Y aún estaría mejor que aprovecharan su tirón mediático -por decirlo de algún modo- y que explicaran las historias maravillosas que hay detrás de todo eso que devoran con fruición. Detrás de cualquier producto hay una historia que contar. Y personas, oficios, tradiciones y cultura en definitiva. Pero si te haces una foto con una montaña de angulas queda claro que te importa una higa, y que probablemente la desconozcas.
A estas alturas, habrá quien me diga que destilo mucho odio de clase. Para nada. No tengo nada en contra de que a la gente le vaya bien en la vida, que gane mucho dinero, sobre todo si es sin explotar demasiado a nadie, de forma legal y gracias al trabajo y al talento individual. Y por supuesto, una vez amasada la fortuna, aún tengo menos inconveniente en que cada cual se la gaste como mejor le parezca, pero con decoro por favor. Además, esto de ser más rico o menos depende de con quién te compares, y en cualquier caso personalmente ni tengo derecho a quejarme, ni entre mis muchos traumas -propios, heredados e inducidos- está el del auto odio.
Lo de la envidia, que los veo venir, ya si eso lo dejamos para otro día. Vivo satisfecho, pueden estar seguros. Eso no quiere decir que no tenga mis gastrosueños húmedos y que se quedan en eso, porque no me los puedo permitir. Les voy a contar uno.
Me gustaría, un día, poder beberme una botella del Domaine de la Romanée-Conti. No hace falta que sea de una superañada, ni nada por el estilo. Mientras sea una pinot, me conformo. Mi hijo menor -t’estimo Marcel- me dijo un día que uno de sus propósitos en esta vida sería ahorrar para podérmela regalar.

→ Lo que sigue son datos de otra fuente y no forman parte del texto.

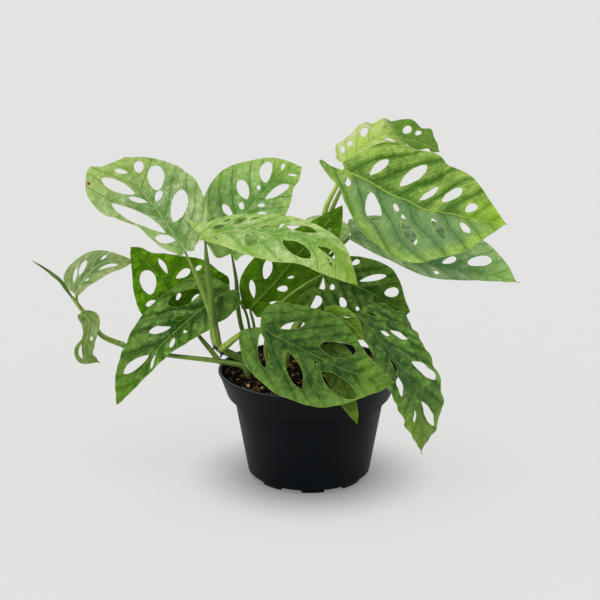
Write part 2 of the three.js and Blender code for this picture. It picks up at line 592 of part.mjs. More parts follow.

Yo confío en que si puede cumplir su promesa será cuando ya tendrá edad para beber. Y ese día, nos la beberemos juntos mientras yo le explico la historia de la bodega y le hablo del príncipe de la Romanée y de Aubert de Villaine.
¿Por qué saben una cosa? Mi auténtico gastrosueño húmedo es poder entrevistar un día a Aubert de Villaine.
Gorak, majo, ¿sabes de quién te hablo? Hace unos vinos que cuestan una pasta y que con las angulas, pues de puta madre. Tú que puedes, anda. Y no te olvides de la foto, sobre todo.